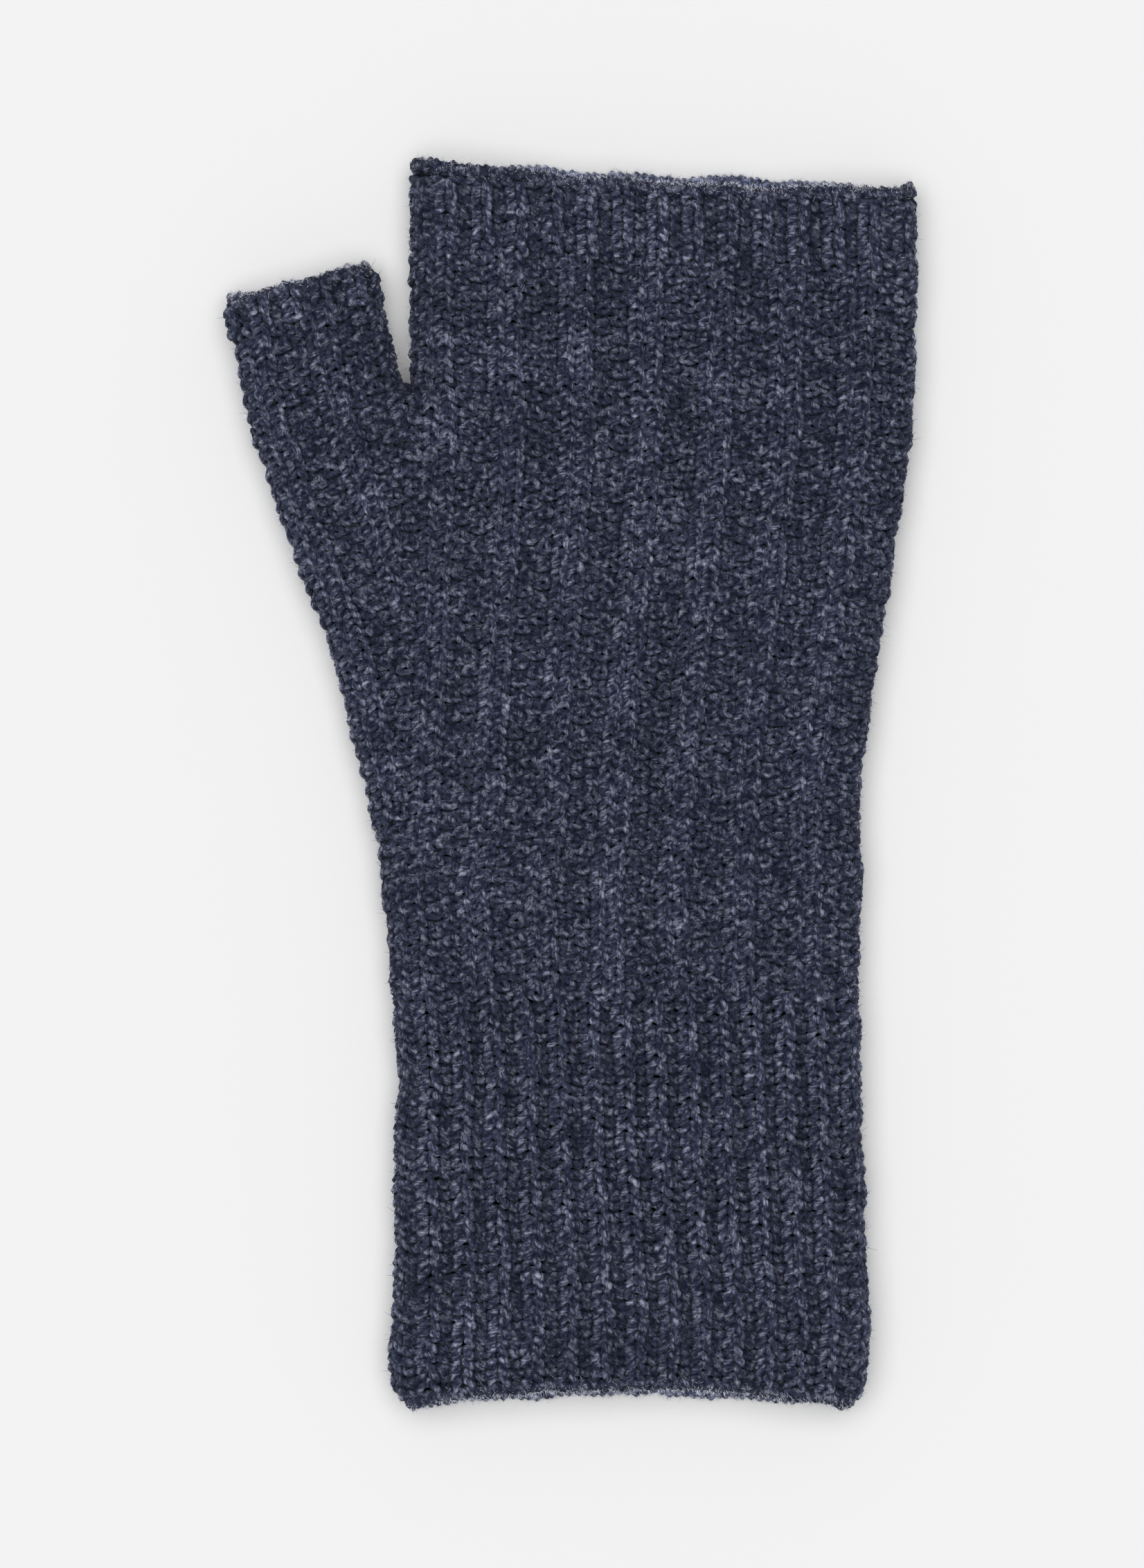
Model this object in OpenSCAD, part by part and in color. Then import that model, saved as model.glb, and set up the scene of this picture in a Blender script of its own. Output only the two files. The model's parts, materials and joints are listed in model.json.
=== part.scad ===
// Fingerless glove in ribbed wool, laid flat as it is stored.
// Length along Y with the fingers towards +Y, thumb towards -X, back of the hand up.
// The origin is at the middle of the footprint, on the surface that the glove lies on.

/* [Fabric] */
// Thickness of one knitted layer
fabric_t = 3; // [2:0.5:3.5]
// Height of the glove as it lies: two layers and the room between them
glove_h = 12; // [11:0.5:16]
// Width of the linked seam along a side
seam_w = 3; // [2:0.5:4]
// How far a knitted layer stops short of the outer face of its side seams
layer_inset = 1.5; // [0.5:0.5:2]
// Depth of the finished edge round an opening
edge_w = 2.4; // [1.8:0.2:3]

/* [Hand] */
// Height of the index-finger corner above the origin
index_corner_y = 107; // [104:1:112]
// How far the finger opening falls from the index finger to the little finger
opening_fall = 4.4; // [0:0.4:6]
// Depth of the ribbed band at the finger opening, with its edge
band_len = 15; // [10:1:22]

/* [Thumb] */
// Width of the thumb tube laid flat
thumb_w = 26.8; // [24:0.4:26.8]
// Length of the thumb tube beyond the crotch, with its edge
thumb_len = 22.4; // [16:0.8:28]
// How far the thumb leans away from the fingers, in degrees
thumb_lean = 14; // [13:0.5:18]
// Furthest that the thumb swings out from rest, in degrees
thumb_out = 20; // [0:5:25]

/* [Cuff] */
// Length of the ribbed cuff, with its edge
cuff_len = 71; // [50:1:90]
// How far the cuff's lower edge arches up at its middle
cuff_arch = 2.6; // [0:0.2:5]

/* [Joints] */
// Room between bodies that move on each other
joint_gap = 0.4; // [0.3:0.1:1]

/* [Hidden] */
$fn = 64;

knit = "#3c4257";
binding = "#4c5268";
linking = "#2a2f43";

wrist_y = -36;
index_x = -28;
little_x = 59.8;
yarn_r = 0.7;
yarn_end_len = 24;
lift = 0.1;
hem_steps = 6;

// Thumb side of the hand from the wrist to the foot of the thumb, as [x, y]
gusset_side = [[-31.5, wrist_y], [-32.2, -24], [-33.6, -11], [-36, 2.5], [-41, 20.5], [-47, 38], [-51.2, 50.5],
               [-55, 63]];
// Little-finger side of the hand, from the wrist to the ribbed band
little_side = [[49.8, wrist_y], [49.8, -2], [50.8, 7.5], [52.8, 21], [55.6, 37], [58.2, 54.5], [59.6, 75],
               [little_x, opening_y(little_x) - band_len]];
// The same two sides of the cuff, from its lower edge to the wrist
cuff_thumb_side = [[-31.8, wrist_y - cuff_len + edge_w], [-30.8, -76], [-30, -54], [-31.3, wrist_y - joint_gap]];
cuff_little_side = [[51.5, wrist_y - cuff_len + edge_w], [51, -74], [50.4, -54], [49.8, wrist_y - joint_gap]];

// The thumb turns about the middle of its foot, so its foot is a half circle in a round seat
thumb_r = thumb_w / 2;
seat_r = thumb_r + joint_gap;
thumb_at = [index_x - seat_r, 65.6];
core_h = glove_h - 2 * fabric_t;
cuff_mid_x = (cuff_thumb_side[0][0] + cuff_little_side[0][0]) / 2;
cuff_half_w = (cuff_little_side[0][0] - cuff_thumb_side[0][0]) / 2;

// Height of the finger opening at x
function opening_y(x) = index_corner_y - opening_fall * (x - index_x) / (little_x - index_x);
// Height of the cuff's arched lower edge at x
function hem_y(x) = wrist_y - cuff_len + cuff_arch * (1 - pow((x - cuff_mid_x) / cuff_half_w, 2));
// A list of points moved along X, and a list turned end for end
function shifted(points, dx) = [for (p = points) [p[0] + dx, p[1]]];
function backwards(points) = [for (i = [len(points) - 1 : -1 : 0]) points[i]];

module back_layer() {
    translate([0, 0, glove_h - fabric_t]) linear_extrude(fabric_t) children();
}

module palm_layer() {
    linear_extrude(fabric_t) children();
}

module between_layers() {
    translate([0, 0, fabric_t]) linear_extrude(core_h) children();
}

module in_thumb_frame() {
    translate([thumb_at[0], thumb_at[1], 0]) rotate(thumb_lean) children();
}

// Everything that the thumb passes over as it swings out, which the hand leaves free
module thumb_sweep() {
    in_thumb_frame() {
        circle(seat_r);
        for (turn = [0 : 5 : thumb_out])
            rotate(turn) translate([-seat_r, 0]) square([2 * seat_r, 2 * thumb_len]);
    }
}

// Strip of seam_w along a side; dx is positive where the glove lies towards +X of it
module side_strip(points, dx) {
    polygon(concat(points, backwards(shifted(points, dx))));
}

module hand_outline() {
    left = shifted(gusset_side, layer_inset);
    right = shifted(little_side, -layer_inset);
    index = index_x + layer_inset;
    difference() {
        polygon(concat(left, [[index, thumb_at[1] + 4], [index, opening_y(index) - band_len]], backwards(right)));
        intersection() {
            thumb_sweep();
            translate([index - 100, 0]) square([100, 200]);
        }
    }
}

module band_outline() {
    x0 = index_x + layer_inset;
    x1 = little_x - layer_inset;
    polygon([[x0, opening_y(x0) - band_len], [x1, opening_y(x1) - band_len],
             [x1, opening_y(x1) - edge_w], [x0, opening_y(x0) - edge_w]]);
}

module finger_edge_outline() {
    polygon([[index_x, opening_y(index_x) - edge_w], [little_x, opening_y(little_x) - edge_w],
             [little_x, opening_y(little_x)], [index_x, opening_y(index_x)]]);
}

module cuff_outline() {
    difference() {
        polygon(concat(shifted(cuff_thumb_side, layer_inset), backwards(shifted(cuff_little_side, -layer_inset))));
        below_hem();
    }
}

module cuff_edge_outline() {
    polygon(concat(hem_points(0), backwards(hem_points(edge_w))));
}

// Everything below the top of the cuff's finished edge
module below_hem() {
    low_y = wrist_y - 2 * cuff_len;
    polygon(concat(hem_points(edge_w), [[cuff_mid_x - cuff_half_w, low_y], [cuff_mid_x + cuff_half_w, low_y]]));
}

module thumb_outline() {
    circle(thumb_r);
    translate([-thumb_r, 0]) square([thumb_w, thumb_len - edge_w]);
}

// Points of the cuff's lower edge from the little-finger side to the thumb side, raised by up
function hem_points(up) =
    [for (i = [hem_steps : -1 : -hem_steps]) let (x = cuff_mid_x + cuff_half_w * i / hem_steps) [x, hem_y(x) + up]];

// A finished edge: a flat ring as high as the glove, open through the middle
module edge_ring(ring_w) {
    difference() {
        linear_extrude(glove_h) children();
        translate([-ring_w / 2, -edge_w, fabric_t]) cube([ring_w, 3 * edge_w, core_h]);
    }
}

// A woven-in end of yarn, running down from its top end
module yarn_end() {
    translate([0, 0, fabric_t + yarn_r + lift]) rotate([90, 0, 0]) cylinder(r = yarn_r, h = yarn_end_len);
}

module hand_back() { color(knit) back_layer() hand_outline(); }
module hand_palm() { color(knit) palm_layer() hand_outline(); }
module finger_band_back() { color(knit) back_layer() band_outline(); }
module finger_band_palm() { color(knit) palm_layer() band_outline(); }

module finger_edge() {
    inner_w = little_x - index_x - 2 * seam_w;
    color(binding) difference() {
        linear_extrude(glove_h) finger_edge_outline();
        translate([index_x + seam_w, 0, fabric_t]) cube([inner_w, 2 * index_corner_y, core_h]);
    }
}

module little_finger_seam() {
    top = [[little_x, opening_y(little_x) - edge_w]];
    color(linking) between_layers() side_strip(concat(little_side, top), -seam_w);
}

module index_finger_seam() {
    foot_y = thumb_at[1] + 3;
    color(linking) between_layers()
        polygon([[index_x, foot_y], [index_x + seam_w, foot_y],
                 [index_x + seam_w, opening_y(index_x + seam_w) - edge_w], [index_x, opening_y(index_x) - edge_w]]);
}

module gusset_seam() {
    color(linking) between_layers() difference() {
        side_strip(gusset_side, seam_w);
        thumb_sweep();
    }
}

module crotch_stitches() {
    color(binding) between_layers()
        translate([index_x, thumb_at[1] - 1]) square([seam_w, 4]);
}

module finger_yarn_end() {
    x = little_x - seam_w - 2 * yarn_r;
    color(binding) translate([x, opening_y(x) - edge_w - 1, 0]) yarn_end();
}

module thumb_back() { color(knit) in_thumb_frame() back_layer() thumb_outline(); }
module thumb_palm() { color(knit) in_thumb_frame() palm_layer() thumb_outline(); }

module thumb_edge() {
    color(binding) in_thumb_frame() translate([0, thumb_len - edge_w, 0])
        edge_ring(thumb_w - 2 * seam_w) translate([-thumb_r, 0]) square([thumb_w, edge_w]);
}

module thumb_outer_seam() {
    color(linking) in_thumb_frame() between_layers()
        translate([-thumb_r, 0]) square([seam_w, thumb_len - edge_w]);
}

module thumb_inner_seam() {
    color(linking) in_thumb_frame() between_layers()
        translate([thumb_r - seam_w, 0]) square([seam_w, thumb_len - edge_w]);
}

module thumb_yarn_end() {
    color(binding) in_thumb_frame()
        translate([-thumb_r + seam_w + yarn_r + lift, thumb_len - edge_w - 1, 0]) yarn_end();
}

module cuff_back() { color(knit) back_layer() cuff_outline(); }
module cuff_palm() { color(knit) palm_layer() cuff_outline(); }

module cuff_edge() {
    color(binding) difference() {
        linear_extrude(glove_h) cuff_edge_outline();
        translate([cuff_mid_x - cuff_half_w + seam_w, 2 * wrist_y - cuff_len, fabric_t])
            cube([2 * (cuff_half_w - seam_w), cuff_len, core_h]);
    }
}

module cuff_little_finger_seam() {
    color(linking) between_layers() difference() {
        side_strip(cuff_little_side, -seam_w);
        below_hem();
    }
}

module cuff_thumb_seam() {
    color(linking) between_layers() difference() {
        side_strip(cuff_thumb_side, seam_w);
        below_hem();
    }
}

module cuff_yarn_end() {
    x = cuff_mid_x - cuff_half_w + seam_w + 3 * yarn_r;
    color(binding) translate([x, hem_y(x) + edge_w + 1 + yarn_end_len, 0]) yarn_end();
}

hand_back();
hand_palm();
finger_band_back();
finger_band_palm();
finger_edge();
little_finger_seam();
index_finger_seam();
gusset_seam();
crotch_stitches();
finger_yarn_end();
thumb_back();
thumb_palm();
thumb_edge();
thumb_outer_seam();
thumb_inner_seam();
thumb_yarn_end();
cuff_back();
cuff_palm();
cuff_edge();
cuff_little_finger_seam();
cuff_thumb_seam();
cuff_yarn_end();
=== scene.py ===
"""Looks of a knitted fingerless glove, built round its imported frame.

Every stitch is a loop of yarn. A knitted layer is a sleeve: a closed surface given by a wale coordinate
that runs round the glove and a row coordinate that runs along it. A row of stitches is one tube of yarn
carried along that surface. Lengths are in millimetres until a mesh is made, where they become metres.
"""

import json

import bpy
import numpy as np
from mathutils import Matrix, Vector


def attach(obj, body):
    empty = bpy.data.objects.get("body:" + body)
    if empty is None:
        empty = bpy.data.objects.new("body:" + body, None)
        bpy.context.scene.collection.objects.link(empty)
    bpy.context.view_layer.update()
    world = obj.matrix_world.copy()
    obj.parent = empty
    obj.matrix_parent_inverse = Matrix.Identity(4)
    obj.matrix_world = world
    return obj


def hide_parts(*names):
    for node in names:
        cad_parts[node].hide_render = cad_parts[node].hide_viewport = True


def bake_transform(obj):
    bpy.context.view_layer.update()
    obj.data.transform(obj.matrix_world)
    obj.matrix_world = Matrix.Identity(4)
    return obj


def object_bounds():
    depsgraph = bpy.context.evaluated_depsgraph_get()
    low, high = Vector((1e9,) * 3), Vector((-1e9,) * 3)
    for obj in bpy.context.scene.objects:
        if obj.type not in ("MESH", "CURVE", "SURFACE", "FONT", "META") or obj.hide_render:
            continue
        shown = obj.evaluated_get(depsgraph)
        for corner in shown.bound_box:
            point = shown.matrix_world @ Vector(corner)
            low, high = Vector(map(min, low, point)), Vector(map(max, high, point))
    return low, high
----
**YOUR TASK:** Exactly as written, quote the lines from the one that has "hand_back();" down to the one that has "Vector(map(max, high, point))", and include both.

**FULL SOLUTION:**
hand_back();
hand_palm();
finger_band_back();
finger_band_palm();
finger_edge();
little_finger_seam();
index_finger_seam();
gusset_seam();
crotch_stitches();
finger_yarn_end();
thumb_back();
thumb_palm();
thumb_edge();
thumb_outer_seam();
thumb_inner_seam();
thumb_yarn_end();
cuff_back();
cuff_palm();
cuff_edge();
cuff_little_finger_seam();
cuff_thumb_seam();
cuff_yarn_end();
=== scene.py ===
"""Looks of a knitted fingerless glove, built round its imported frame.

Every stitch is a loop of yarn. A knitted layer is a sleeve: a closed surface given by a wale coordinate
that runs round the glove and a row coordinate that runs along it. A row of stitches is one tube of yarn
carried along that surface. Lengths are in millimetres until a mesh is made, where they become metres.
"""

import json

import bpy
import numpy as np
from mathutils import Matrix, Vector


def attach(obj, body):
    empty = bpy.data.objects.get("body:" + body)
    if empty is None:
        empty = bpy.data.objects.new("body:" + body, None)
        bpy.context.scene.collection.objects.link(empty)
    bpy.context.view_layer.update()
    world = obj.matrix_world.copy()
    obj.parent = empty
    obj.matrix_parent_inverse = Matrix.Identity(4)
    obj.matrix_world = world
    return obj


def hide_parts(*names):
    for node in names:
        cad_parts[node].hide_render = cad_parts[node].hide_viewport = True


def bake_transform(obj):
    bpy.context.view_layer.update()
    obj.data.transform(obj.matrix_world)
    obj.matrix_world = Matrix.Identity(4)
    return obj


def object_bounds():
    depsgraph = bpy.context.evaluated_depsgraph_get()
    low, high = Vector((1e9,) * 3), Vector((-1e9,) * 3)
    for obj in bpy.context.scene.objects:
        if obj.type not in ("MESH", "CURVE", "SURFACE", "FONT", "META") or obj.hide_render:
            continue
        shown = obj.evaluated_get(depsgraph)
        for corner in shown.bound_box:
            point = shown.matrix_world @ Vector(corner)
            low, high = Vector(map(min, low, point)), Vector(map(max, high, point))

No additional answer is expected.